Davis gave the two sides Monday off to talk. On Tuesday morning, a jury was selected that included five Black men, four white women, two Black women and one white man. It was a majority Black jury deciding the financial fate of a network whose audience is 94% white and 1% Black, according to the Nielsen company.
Jury selection can be a key moment in pushing two sides toward a last-minute settlement, said Lee Levine, a veteran First Amendment attorney.
There’s a strong possibility that “Fox had decided to wait and see what kind of jury it drew and to see if they had a couple of people on the jury they had good feelings about being holdouts,” Levine said.
Fox privately resisted the idea that jury selection was key to a deal, saying instead that there were complicated negotiations that had to play out.
Meanwhile, after a lunch break, people returned to a courtroom cluttered with boxes filled with evidence. Webb spoke on a cellphone and approached Nelson to quietly talk more than once. At one point, Webb was seen walking out of the courtroom with a wide smile on his face.
Levine was walking on a beach in North Carolina with his wife, wearing ear buds to catch the audio feed of opening statements. When court hadn’t resumed by 2:30 p.m., his instincts told him that a settlement was near.
When did Roscoe have that feeling?
“When it came together and not a moment before,” the mediator said. “The parties had different analyses of the law and the facts and were vigorous advocates for their positions all along the negotiations.”
The agreement was reached before 3 p.m. in Delaware, or 10 p.m. on Roscoe’s boat.
The negotiations were primarily financial. Fox had issued a public statement Monday saying that Dominion had reduced its estimate of damages by $600 million. Dominion disputed that, but the eventual deal was closer to what Fox said was the adjusted figure.
Some Fox critics were angry about the deal, wanting instead to see a trial with Fox figures forced to testify in public, or at least Fox personalities compelled to apologize to Dominion on the air.
Instead, Fox issued a statement that said it acknowledged Davis’ findings that “certain claims about Dominion” were false. “This settlement reflects Fox’s continued commitment to the highest journalistic standards,” Fox said.
Levine sees it this way: “At the end of the day I think a reasonable reading of what happened was there was a line that Fox wouldn’t cross or couldn’t cross because of their business model.”
“They couldn’t have their anchors go on the air and tell (viewers) they lied to them,” he said.
“I don’t think a forced apology is worth a nickel,” said Stephen Shackelford, Dominion’s co-lead counsel. He said that following a legal threat in December 2020 by another technology firm, Smartmatic, Fox aired an interview with an election expert debunking fraud claims, and it had little effect on Fox’s audience or how Fox operated.
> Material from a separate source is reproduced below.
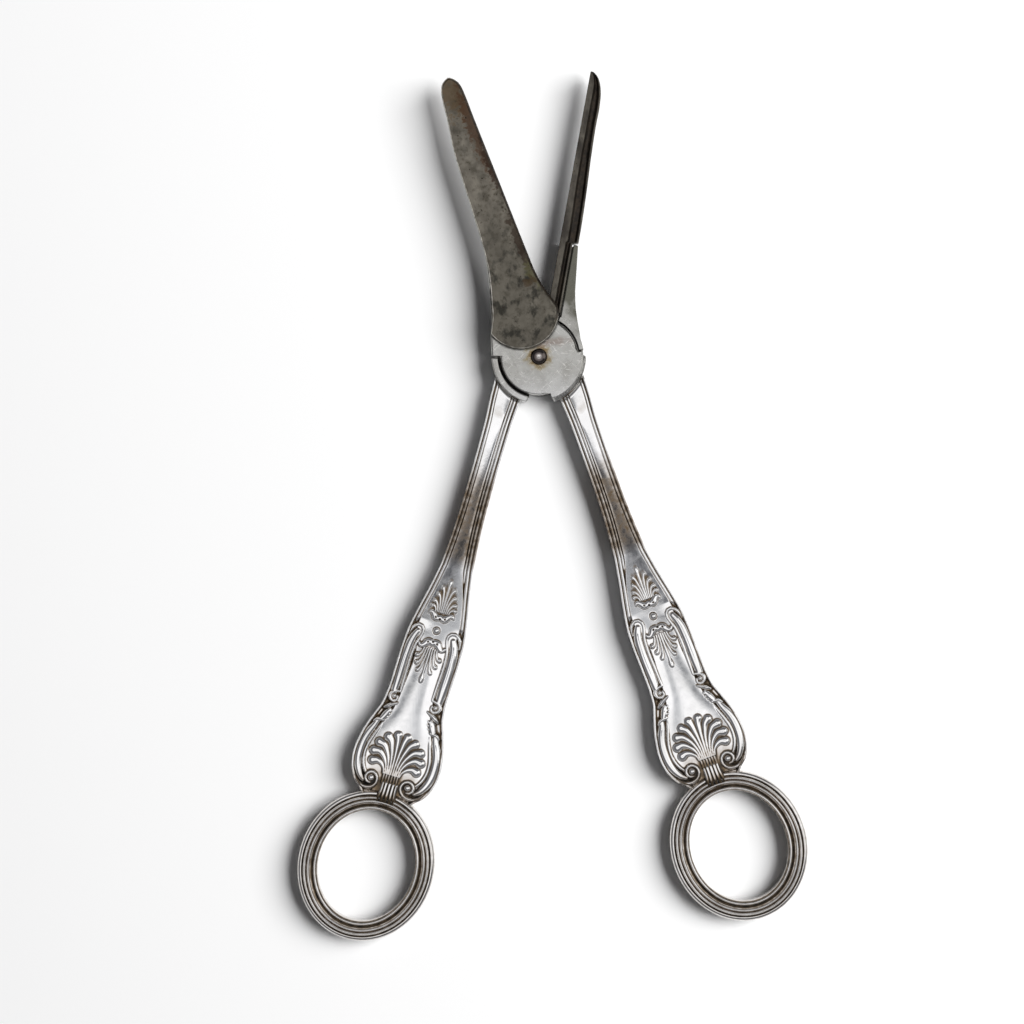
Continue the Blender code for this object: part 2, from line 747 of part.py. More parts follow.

Smartmatic has a pending lawsuit against Fox that is similar to Dominion’s.
“You can’t change their culture and approach from the outside,” Shackelford said. “They have to do it themselves.”
Fox had no immediate comment on Wednesday besides the statement issued with the settlement.
In making the deal, Poulos said he had to take into account employees and customers who had suffered from harassment following the false claims. He noted that Fox had acknowledged the court’s rulings that the allegations were false.
Given the challenges he faced trying to bring Fox and Dominion together with their disputes over the facts and legal theory, Roscoe said it’s one of the most meaningful cases he’s worked on in his career. His wife may insist upon another vacation, though.
“She was probably on the Internet looking for another husband,” he joked.